Lola is the most erratic of our three cats. She’s the one whose pupils dilate to an alarming size as she stares at a point, just over your left shoulder, where a knife-wielding maniac has obviously taken up residence. She goes from 0 to feline parkour in less than a second. And she loves, loves, loves kneading your chest and throat at 3:00 a.m. 

Last night, as Lola was aggressively palpating my jugular with her forepaws and digging her needle sharp back claws into my torso, I physically encouraged her to move towards the end of the bed. I suspect that, in my sleep-drugged need to redistribute said cat, I probably grabbed her under her little cat armpits and shot-putted her from my chest. 

As I was settling back in to sleep, there was an odor. In the midst of my near comatose state, I thought to myself “I just dragged her ass against my pillow.” Doing my best to ignore the whiff of cat ass, I turned towards David’s side of the bed and eventually went back to sleep. 

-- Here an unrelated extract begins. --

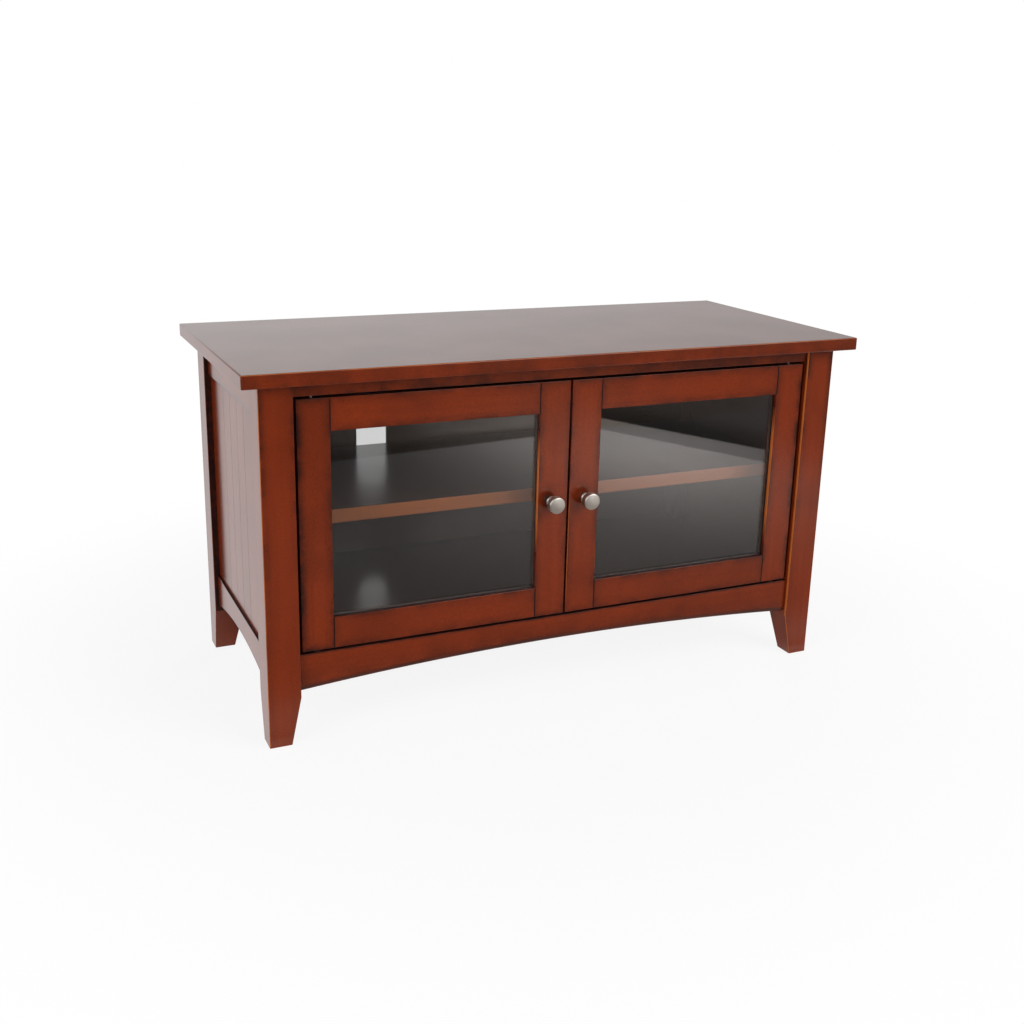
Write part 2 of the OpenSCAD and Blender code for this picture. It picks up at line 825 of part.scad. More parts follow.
// Four strips behind the glass that fill the rabbet flush with the frame
module door_glass_stops(side) {
    y0 = glass_y0 + glass_t;
    x0 = light_x0 - rabbet_w;
    x1 = light_x1 + rabbet_w;
    z0 = light_z0 - rabbet_w;
    z1 = light_z1 + rabbet_w;
    color("#3a1a12") on_side(side) {
        block([x0, y0, z0], [x1, door_y1, light_z0]);
        block([x0, y0, light_z1], [x1, door_y1, z1]);
        block([x0, y0, light_z0 + joint_gap], [light_x0, door_y1, light_z1 - joint_gap]);
        block([light_x1, y0, light_z0 + joint_gap], [x1, door_y1, light_z1 - joint_gap]);
    }
}

// Half outline of a knob from the door outwards: a stepped foot, a waist that
// flares into a thick head, a rounded rim and a slightly domed face
function knob_outline() =
    let (
        foot_r = knob_foot_d / 2,
        head_r = knob_d / 2,
        foot_t = knob_l * 0.13,
        waist_r = knob_foot_d * 0.33,
        flare_z = knob_l * 0.26,
        flare_l = knob_l * 0.3,
        rim_r = knob_l * 0.15,
        dome = knob_l * 0.05,
        rim_z = knob_l - dome - rim_r,
        face_r = head_r - rim_r
    )
    [
        [0, 0], [foot_r, 0], [foot_r, foot_t * 0.7], [foot_r * 0.85, foot_t], [waist_r, foot_t * 1.2],
        for (a = [0 : 18 : 90]) [head_r - (head_r - waist_r) * cos(a), flare_z + flare_l * sin(a)],
        for (a = [0 : 15 : 75]) [face_r + rim_r * cos(a), rim_z + rim_r * sin(a)],
        for (k = [1 : -0.25 : 0]) [face_r * k, knob_l - dome * k * k]
    ];

module door_knob(side) {
    color("#b8b4ac") on_side(side) translate([knob_x, rail_y0, knob_z]) rotate([90, 0, 0]) difference() {
        rotate_extrude($fn = 48) polygon(knob_outline());
        translate([0, 0, -eps])
            cylinder(h = knob_thread_l + fit + eps, r = knob_screw_d / 2 + fit, $fn = round_n);
    }
}

// Screw from the back of the stile into the knob
module door_knob_screw(side) {
    color("#9a9a9e") on_side(side) {
        rod_y([knob_x, rail_y0 - knob_thread_l, knob_z], knob_thread_l + door_t, knob_screw_d / 2);
        rod_y([knob_x, door_y1, knob_z], knob_screw_head_t, knob_screw_head_d / 2);
    }
}

// Pivot pin from the door's end into the bushing in the front top rail
module door_upper_pin(side) {
    color("#c8c8cc") on_side(side)
        rod_z([pin_x, pin_y, door_z1 - pin_in_door], pin_in_door + door_end_gap + front_rail_h - pin_end_gap,
              pin_d / 2);
}

// Pivot pin with the collar that carries the door on the lower bushing's flange
module door_lower_pin(side) {
    color("#c8c8cc") on_side(side) {
        rod_z([pin_x, pin_y, base_h - bush_l + pin_end_gap], pin_in_door + door_end_gap + bush_l - pin_end_gap,
              pin_d / 2);
        rod_z([pin_x, pin_y, door_z0 - collar_t], collar_t, collar_d / 2);
    }
}

// Place of the strike's screw: children point forward into the stile
module strike_screw_place() {
    translate([strike_x, door_y1 + strike_t, strike_z1 - strike_h / 2]) rotate([90, 0, 0]) children();
}

module strike_screw_hole() {
    screw_hole(strike_screw_l, strike_screw_d, strike_screw_d * 2, strike_screw_d / 2);
}

module door_strike(side) {
    color("#c8c8cc") on_side(side) difference() {
        block([strike_x - strike_w / 2, door_y1, strike_z1 - strike_h],
              [strike_x + strike_w / 2, door_y1 + strike_t, strike_z1]);
        strike_screw_place() strike_screw_hole();
    }
}

module door_strike_screw(side) {
    color("#9a9a9e") on_side(side) strike_screw_place()
        screw(strike_screw_l, strike_screw_d, strike_screw_d * 2, strike_screw_d / 2);
}

top_panel();
on_side(-1) post(false);  // front_left_post
on_side(1) post(false);  // front_right_post
on_side(-1) post(true);  // back_left_post
on_side(1) post(true);  // back_right_post
front_top_rail();
front_arched_rail();
back_top_rail();
back_lower_rail();
side_top_rail(-1);  // left_top_rail
side_top_rail(1);  // right_top_rail
side_arched_rail(-1);  // left_arched_rail
side_arched_rail(1);  // right_arched_rail
side_panel(-1);  // left_side_panel
side_panel(1);  // right_side_panel
back_panel();
bottom_panel();
shelf();
shelf_pins();
top_cleats();
bottom_cleats();
frame_dowels();
top_screws();
cleat_screws();
back_panel_screws();
upper_bushings();
lower_bushings();
catch_housing();
catch_magnets();
catch_screws();
door_outer_stile(-1);  // left_door_outer_stile
door_inner_stile(-1);  // left_door_inner_stile
door_top_rail(-1);  // left_door_top_rail
door_bottom_rail(-1);  // left_door_bottom_rail
door_glass(-1);  // left_door_glass
door_glass_stops(-1);  // left_door_glass_stops
door_knob(-1);  // left_door_knob
door_knob_screw(-1);  // left_door_knob_screw
door_upper_pin(-1);  // left_door_upper_pin
door_lower_pin(-1);  // left_door_lower_pin
door_strike(-1);  // left_door_strike
door_strike_screw(-1);  // left_door_strike_screw
door_outer_stile(1);  // right_door_outer_stile
door_inner_stile(1);  // right_door_inner_stile
door_top_rail(1);  // right_door_top_rail
door_bottom_rail(1);  // right_door_bottom_rail
door_glass(1);  // right_door_glass
door_glass_stops(1);  // right_door_glass_stops
door_knob(1);  // right_door_knob
door_knob_screw(1);  // right_door_knob_screw
door_upper_pin(1);  // right_door_upper_pin
door_lower_pin(1);  // right_door_lower_pin
door_strike(1);  // right_door_strike
door_strike_screw(1);  // right_door_strike_screw
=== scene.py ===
"""Finished looks of a low media cabinet with two glass doors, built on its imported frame."""

import math
from collections import namedtuple
from functools import cache

import bmesh
import bpy
from bpy.props import FloatProperty, FloatVectorProperty, IntProperty, PointerProperty
from mathutils import Matrix, Vector


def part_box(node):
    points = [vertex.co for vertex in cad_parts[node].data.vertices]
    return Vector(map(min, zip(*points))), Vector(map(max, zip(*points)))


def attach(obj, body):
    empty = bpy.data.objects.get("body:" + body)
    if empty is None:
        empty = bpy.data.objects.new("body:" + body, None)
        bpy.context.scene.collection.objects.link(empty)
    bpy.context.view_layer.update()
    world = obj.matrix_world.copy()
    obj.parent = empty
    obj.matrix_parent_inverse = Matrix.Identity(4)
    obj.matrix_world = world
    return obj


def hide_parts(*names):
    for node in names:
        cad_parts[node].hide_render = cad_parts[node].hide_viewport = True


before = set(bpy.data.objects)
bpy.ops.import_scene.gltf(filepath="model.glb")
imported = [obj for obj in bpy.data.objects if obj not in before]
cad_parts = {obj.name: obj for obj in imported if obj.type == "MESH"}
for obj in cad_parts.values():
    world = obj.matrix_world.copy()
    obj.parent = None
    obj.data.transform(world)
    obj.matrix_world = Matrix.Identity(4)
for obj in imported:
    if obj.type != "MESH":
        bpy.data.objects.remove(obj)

bl_info = {
    "name": "Low media cabinet",
    "version": (1, 0, 0),
    "blender": (4, 5, 0),
    "location": "3D View > Sidebar > Cabinet",
    "description": "Builds the finished pieces of a low media cabinet round its packed frame",
    "category": "Object",
}

MM = 0.001
TOUCH, CLOSE = MM / 100, MM / 10  # how far apart two places may be that count as one
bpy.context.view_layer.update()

# Material slots of a wooden piece. OWN and BAND hold finishes that only some pieces have.
# GLAZED_AND_SHADED holds the dark line finish: glaze in joints, and painted shade on faces in gaps
# and recesses.
FACE, RUBBED, GLAZED_AND_SHADED, OWN, BAND = range(5)
GLAZE_AND_SHADE = "glaze"  # attribute that says where the wood is darkened: by glaze in joints and along edges, and by painted shade under the top, along the gaps and in recesses
FADED = "faded"  # attribute that says where a rubbed edge fades out
SHARP = math.radians(20)
FACING = 0.9  # how much a face's normal has to point the way that is asked for
SIDES = ((1, 0, 0), (-1, 0, 0), (0, 1, 0), (0, -1, 0))
EDGE_SHARE = 0.3  # share of a thin edge's height over which its glaze and painted shade fade

Opening = namedtuple("Opening", "x0 z0 x1 z1")  # the glazed opening of a door
Wear = namedtuple("Wear", "x low high depth")  # an upright arris, worn between two heights


def colour(name, description, default):
    return FloatVectorProperty(
        name=name, description=description, default=default, size=3, min=0, max=1, subtype="COLOR"
    )


def length(name, description, millimetres):
    return FloatProperty(
        name=name, description=description, default=millimetres * MM, min=0, max=1,
        unit="LENGTH", precision=4,
    )


def count(name, description, default, low, high):
    return IntProperty(name=name, description=description, default=default, min=low, max=high)


def share(name, description, default, high=1.0):
    return FloatProperty(
        name=name, description=description, default=default, min=0, max=high, subtype="FACTOR"
    )


def angle(name, description, degrees):
    return FloatProperty(
        name=name, description=description, default=math.radians(degrees), unit="ROTATION"
    )


def power(name, description, watts):
    return FloatProperty(
        name=name, description=description, default=watts, min=0, max=2000, unit="POWER"
    )


class CabinetShape(bpy.types.PropertyGroup):
    """Sizes of the details that the finished pieces add to the frame."""

    edge_radius: length("Edge radius", "Rounding of the edges of posts and rails", 0.9)
    door_radius: length("Door edge radius", "Rounding of the edges of the door frames", 0.55)
    top_radius: length("Top edge radius", "Rounding of the edges of the top", 1.6)
    edge_steps: count("Edge steps", "Faces across a rounded edge", 4, 1, 8)
    # The glaze band also sets how far the painted shade reaches in from an edge.
    glaze_and_shade_band: length("Glaze band", "How far the dark glaze may reach in from an edge", 13)
    foot_width: length("Foot width", "Width of a post at the floor", 30.5)
    taper_height: length("Taper height", "Height at which the foot taper begins", 67)
    arch_rise: length("Arch rise", "Rise of an arch from its ends to its middle", 15)
    arch_drop: length("Front arch drop", "How far the front arch reaches below the frame's", 3.2)
    arch_flat: length("Arch flat", "Straight part at each end of an arch", 4)
    arch_ease: length("Arch ease", "Rounding of the front arch towards its face", 3)
    arch_steps: count("Arch steps", "Straight pieces along an arch", 36, 8, 96)
    boards: count("Side boards", "Boards across one side", 7, 2, 12)
    board_joint: length("Board joint", "Width of the V joint between two boards", 0.8)
    glass_lip: length("Glass lip", "Thickness of the frame in front of the glass", 7.5)
    rabbet: length("Rabbet", "Width of the rabbet that holds the glass", 8)
    slot_width: length("Cable slot width", "Width of a cable slot in the back", 50)
    slot_length: length("Cable slot length", "Length of a cable slot in the back", 208)
    slot_place: length("Cable slot place", "Distance of a slot from the middle", 166.5)
    slot_height: length("Cable slot height", "Height of a slot's middle", 281)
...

This morning? I discovered that in my late-night jouncing of wee Lola – she had panicked. With her ass. Channeling the Archbishop of Canterbury, she basically used her ass as an aspergillum and delicately sprinkled anal gland fluid (dry heave) around the area from which she was evicted. I give thanks to every deity in the universe that she is not a Jackson Pollock fan… and that we had bleach in the house.